Professional indemnity
A critical part of the offer to independents is the structure of professional indemnity (PI) insurance. Capacity in the Australian market is drying up as underwriters pull out, and Cargakis says issues other than just price are coming to the fore.
“We’ve got an exclusive PI offer, done through an underwriter in the London market,” she says.
“It’s not all just about price. PI is one of the biggest issues and we see that all the time, so it’s comfort knowing there’s PI insurance there for them, making it easy for them to renew it every year.
“I hear some horror stories that people find out a few days before their PI renewal what they’re going to pay. We’re doing it four to six weeks out.
“I met the underwriter at the end of last year, and they came out [to Australia] recently, and they’re willing to do it because it’s based around our professional standards, Centrepoint’s professional standards. We’ve got six lawyers…as part of the [professional standards team] team. These are young guys in their 30s that are lawyers, that have worked at ASIC, FOS and Minter Ellison, and they just want to make a difference.
“How we got this PI is really around what we do with the dealers. We educate, we run PD days; we do their compliance; we run RM training; and that’s what it’s based around.”
Advisers’ council
Cargakis says the final decision on PI cover was made in conjunction with the AAP advisers’ council.
“We put three proposals on the table and came to the agreement that this was the one to go with,” she says.
“The key – this is what we said when we spoke to the various insurers – was that we wanted a good price, of course, but we wanted continuity. We wanted it easy to renew – not filling out reams of paper very year; they’ll be able to do it online – but we also wanted a good claims process around it.
“If you’re a boutique licensee and you were to get a claim, you’ve got to do the work. It’s different from a large institution or dealer group where there are people there to do that work. So we wanted a good process – touch wood that they don’t get claims.”

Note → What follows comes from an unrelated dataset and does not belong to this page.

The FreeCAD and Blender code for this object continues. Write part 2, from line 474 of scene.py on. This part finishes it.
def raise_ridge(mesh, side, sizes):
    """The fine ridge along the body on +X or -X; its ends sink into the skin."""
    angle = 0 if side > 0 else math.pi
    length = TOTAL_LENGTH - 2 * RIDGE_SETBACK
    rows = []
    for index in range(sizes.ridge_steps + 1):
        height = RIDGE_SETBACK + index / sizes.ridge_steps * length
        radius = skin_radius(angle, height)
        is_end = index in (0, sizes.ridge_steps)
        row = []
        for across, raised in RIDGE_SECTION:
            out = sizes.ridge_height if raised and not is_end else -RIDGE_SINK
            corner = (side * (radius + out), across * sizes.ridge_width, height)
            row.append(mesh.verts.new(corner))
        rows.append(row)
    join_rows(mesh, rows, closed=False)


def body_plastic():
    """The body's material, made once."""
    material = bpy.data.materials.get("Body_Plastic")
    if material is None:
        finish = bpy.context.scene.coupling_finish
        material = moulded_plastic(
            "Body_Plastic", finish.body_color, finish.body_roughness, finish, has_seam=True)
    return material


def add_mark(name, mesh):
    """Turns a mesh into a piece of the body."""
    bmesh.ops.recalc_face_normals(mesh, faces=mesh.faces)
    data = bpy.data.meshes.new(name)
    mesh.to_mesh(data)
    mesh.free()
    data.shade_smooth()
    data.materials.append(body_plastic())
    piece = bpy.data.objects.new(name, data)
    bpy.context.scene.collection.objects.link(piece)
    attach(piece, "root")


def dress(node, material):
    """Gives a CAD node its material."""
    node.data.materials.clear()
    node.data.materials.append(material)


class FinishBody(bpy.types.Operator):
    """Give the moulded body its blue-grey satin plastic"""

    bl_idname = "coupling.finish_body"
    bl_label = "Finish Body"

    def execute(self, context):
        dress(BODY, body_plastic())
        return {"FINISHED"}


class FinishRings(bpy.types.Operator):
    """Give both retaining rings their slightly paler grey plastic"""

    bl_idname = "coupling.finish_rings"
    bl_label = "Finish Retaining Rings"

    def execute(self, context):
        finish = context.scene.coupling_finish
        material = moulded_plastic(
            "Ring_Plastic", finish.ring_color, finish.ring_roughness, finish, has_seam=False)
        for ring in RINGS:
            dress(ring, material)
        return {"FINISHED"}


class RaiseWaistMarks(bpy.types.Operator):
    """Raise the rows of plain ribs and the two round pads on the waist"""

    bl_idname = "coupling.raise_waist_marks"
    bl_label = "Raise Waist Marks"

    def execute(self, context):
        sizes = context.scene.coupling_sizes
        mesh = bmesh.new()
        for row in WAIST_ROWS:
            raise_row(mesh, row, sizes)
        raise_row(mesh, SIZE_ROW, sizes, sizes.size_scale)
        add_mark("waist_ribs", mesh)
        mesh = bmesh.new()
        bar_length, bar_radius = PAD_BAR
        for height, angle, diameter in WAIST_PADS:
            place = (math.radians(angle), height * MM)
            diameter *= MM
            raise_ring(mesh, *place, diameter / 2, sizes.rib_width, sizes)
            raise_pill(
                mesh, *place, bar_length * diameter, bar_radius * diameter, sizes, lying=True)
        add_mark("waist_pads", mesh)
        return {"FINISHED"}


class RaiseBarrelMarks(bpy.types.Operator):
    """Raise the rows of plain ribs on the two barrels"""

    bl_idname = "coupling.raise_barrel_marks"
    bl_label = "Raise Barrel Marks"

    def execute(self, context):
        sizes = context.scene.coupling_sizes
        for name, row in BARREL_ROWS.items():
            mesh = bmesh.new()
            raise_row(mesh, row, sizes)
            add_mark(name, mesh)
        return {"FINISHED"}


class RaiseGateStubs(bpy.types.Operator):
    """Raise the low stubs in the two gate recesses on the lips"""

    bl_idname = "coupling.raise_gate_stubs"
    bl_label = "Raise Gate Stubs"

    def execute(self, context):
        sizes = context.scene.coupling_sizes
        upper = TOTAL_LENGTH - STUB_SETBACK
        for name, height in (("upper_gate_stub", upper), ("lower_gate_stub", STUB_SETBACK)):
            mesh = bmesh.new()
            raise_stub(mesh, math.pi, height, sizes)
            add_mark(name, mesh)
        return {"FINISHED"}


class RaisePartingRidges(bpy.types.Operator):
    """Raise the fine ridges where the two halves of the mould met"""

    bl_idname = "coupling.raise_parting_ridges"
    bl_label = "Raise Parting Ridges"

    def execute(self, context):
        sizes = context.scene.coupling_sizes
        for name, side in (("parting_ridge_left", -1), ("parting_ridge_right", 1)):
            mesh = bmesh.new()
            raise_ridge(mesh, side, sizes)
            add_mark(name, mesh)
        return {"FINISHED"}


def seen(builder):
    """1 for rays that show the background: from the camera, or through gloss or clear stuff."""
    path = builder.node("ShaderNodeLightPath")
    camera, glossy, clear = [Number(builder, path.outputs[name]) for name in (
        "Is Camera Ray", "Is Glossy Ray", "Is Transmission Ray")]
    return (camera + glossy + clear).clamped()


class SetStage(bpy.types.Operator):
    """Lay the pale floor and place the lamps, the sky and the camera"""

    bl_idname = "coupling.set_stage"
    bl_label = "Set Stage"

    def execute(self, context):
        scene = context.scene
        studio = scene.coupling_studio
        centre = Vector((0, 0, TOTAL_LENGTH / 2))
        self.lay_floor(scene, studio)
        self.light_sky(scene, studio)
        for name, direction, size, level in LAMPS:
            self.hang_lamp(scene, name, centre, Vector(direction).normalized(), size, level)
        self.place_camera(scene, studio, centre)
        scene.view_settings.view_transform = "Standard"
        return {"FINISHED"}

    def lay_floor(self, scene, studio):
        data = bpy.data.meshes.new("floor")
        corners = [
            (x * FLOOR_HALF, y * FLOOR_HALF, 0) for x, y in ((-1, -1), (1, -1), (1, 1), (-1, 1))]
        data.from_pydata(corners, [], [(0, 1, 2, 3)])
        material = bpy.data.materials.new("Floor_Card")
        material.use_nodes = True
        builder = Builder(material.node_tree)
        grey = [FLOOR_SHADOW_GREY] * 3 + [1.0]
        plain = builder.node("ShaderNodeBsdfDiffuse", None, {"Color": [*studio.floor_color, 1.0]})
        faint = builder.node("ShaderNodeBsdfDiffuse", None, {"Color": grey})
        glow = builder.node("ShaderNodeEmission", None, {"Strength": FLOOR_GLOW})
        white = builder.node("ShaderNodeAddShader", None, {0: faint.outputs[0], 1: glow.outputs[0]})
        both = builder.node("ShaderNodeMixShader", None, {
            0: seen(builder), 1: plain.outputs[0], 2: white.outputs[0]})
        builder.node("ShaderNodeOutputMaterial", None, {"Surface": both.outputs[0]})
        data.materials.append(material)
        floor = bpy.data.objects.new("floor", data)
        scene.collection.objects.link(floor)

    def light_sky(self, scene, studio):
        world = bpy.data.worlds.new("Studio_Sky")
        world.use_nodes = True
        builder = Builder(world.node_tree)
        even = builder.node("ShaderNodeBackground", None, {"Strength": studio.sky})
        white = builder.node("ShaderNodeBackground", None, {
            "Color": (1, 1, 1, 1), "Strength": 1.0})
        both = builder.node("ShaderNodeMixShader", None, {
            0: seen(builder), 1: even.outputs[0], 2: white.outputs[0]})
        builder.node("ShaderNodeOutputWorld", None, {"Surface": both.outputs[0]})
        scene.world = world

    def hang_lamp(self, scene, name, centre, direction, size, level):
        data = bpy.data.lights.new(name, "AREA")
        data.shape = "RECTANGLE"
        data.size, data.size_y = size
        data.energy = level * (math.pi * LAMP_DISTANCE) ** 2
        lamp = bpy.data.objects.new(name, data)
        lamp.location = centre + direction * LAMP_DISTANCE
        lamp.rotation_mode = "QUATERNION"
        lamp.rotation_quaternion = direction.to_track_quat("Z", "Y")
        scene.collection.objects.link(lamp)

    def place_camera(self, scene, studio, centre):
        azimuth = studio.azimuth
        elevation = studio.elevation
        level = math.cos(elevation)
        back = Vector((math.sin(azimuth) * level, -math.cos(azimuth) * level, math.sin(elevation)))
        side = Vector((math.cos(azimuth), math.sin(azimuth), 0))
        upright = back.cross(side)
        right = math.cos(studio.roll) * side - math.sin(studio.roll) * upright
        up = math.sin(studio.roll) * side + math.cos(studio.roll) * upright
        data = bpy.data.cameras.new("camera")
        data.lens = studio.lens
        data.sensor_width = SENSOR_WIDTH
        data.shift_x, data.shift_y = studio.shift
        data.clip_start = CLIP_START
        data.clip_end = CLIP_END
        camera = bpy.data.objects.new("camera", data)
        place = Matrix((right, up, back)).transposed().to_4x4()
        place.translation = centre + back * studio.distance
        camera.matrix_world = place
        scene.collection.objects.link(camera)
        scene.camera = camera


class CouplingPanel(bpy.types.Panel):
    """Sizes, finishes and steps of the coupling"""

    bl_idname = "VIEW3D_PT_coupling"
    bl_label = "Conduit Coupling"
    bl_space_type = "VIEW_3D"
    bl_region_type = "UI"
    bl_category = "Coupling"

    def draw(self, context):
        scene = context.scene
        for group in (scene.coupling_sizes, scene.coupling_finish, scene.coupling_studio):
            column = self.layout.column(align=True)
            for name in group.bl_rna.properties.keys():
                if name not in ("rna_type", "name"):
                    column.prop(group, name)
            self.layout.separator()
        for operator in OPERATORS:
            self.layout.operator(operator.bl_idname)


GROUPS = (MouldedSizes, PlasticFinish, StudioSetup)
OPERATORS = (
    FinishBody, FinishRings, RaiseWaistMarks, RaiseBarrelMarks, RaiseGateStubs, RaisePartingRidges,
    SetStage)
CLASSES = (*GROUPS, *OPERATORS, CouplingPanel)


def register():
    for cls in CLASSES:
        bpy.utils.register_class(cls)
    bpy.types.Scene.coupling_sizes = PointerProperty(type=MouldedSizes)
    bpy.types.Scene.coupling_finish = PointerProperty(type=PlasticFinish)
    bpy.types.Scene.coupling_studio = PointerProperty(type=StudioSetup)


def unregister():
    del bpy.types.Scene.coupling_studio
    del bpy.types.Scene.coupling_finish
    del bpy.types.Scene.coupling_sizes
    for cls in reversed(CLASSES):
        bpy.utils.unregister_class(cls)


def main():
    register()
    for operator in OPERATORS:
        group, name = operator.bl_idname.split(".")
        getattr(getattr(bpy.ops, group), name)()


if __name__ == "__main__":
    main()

Cargakis says independent financial planning businesses have a bright future, and the recent consolidation of the industry into institutionally owned licensees is part of a natural cycle.

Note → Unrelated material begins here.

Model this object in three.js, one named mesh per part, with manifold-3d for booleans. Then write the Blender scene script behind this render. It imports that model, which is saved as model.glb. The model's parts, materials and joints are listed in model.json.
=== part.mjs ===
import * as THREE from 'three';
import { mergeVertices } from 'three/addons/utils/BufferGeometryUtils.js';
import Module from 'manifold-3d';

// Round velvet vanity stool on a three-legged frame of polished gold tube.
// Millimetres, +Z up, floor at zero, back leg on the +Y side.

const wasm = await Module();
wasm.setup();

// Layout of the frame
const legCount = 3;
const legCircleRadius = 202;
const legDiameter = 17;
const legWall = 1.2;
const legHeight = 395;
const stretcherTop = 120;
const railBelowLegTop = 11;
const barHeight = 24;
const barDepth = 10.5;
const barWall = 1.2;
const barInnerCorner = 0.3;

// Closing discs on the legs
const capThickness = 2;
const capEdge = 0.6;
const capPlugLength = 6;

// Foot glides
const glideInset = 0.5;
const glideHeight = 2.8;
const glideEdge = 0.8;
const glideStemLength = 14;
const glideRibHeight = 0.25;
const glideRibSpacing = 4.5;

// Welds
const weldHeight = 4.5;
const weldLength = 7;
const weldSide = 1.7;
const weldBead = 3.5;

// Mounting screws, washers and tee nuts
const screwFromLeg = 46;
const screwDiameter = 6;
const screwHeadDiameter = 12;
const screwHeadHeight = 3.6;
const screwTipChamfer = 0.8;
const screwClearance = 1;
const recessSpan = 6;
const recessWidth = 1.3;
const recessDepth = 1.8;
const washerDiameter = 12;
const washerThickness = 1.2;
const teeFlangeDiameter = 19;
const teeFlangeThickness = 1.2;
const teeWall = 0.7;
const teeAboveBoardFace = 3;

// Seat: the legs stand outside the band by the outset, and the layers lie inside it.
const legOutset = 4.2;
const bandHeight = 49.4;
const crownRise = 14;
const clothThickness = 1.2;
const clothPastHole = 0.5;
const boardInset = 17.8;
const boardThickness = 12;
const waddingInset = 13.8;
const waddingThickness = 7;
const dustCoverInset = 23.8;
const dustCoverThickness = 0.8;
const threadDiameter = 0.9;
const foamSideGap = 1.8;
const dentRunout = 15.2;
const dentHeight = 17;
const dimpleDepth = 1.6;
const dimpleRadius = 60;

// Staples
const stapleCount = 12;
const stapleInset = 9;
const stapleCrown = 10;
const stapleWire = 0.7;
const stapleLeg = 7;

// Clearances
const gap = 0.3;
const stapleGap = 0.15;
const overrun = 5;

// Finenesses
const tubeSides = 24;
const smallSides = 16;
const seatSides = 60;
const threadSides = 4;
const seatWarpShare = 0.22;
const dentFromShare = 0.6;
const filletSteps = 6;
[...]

“It’s interesting because you see comments about consolidation; then everyone will say people are leaving dealer groups; and then there’s consolidation into the Big Four. I think it’s cycles, really. And the other thing is there will always be those people who want to be licensed to someone and there will be those people who choose to have their own licence.

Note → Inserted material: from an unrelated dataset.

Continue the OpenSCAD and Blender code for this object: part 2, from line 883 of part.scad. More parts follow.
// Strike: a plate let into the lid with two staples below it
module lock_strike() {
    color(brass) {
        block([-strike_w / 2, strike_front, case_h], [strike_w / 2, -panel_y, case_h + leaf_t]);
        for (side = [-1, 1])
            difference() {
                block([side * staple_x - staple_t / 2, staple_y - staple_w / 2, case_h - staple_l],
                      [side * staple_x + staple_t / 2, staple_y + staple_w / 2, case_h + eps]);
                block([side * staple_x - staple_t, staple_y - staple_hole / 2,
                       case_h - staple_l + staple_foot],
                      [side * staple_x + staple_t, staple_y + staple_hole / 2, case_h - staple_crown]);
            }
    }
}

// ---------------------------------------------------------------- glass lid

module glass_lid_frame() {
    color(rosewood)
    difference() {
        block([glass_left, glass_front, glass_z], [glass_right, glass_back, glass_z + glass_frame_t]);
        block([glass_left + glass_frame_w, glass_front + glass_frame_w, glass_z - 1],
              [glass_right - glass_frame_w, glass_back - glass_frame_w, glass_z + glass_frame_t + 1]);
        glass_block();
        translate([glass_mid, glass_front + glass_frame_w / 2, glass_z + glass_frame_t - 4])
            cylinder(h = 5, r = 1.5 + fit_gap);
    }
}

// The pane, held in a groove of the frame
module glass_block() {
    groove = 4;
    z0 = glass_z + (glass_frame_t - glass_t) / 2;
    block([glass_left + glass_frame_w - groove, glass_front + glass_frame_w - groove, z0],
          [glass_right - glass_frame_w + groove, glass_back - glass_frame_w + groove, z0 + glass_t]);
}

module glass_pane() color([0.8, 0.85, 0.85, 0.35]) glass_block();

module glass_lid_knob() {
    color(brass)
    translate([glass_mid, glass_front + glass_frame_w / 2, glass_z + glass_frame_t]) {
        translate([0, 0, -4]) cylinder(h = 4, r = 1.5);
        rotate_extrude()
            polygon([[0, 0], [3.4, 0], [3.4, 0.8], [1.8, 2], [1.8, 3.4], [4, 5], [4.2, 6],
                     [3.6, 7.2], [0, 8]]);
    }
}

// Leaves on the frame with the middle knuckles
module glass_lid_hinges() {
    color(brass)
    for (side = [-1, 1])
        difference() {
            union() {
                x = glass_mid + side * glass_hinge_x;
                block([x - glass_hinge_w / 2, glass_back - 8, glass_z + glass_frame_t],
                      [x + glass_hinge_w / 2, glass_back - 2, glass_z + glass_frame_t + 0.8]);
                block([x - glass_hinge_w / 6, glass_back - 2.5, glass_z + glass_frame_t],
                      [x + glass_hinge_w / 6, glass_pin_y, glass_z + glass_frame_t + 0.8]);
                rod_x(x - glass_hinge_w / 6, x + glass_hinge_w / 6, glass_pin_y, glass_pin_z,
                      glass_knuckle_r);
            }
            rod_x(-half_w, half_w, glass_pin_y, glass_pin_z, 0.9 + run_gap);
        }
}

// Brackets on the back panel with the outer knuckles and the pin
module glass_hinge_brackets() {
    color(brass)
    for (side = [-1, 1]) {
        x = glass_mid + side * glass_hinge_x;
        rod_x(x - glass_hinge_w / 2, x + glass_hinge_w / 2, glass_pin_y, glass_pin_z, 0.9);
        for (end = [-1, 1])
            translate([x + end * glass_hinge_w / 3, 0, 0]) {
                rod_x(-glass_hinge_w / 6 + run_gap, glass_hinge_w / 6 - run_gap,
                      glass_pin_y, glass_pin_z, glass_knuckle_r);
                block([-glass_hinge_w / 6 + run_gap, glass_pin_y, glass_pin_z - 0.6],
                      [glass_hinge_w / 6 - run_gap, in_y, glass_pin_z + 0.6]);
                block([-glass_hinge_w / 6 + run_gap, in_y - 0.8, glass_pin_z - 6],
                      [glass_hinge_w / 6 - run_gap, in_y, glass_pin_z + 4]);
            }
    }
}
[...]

“They’ve got a good future, and they’ve got a good place in this industry.”
Public perception
Current disquiet about lobbying by banks for the reintroduction of commissions on general advice, and the revelations of malpractice at Commonwealth Financial Planning (CFPL) must inevitably feed into how the public perceives institutionally owned advice networks relative to the independents.
“It’s not good advertising for the banks at the moment, is it?” Cargakis says.
She says that the ownership status of a licensee must have a bearing on the quality of the advice the consumer ultimately receives.
“I think it does,” she says.
“If you walk into a bank and you’re introduced to someone, when have you made a choice of who to go to? You haven’t made that choice.”
Cargakis cites the example of a personal friend who went to her local bank branch.
“She has a home loan and a small credit card,” Cargakis says.
“That’s not a relationship. So where has she made the choice? She hasn’t made a choice. She hasn’t made a decision.
“But there’s an example – someone’s gone to the bank, gone to a teller. They’ve said, have you got a financial plan? No I don’t. They’ve said, Fred here will help you – it won’t cost you anything. But she didn’t make that choice. She didn’t go into that bank that day looking to invest $40,000.”
Strong relationships
Maintaining strong relationships with clients – which from AAP’s perspective means licensees – is paramount in maintaining standards and a high level of support.
“We understand the independents,” Cargakis says.
“We’re not out to make them something else. We understand how they operate. We basically offer them – if I look at our tag – ‘big business benefits with small business independence’. The idea is if they were part of a dealer group, what would they get? Professional standards – which is compliance – practice management, education: the normal things a dealer group would give them.
“We do not tell them where to put their clients’ investments. We understand their independence and they have their own licence because they want to have the choice.
“Where we differ from others is the camaraderie that has grown within AAP. I think that is one of the key things, that we give them a feeling of belonging, but they have their own branding, their own independence, their own choices. That’s what’s important to them.
“We’ve had businesses sell to each other within AAP, so we can facilitate that as well.
“It’s the kind of things you’d usually see in a dealer group, rather than in a service provider. That’s where we’re a little bit different as a service provider – we try to keep it very personal.”
Humble beginnings
AAP’s licensee base has grown to its current level from very humble beginnings.
“When I joined PIS 10 years ago, there were a handful of dealers that PIS had a relationship with,” Cargakis says. She already knew many of those licensees from her time working at Navigator.
“I think there were about four licensees, and said, ‘Can I take them over? Let me see what I can do with them,” she says.
“At the time, I think PIS was doing some commission processing for them. So there was a relationship there for these four dealers – they were boutiques. So I took them over and it grew form there.
“I said, OK, we’re doing commission processing for them, what else can we do for them? Can we do some compliance for them? What else can we do? I was used to the boutique market because that’s the area I’ve always been working in.
“I knew what those guys were like and what they needed.”
Culture to protect
Today, AAP tends to be choosy about the licensees it will work with – and for good reason.
“We’ve got a culture to protect,” Cargakis says.
“We had a new client, an accounting firm it was. The planner was really good, they had a financial planning arm and they had their own licence. But the accountant wanted the SoA to not be an SoA, to be something else; and he wanted us to sign off on it, and he knew best. And I said, look, no. Just tell him they need to go somewhere else. We won’t do that. We won’t compromise.
“We have a culture to protect and I do not ever want one of our AAP licensee on the front page of The Age, thank you very much.
“It doesn’t impact us personally, because it’s their licence, and we probably wouldn’t even be mentioned. But I still don’t want that to happen.”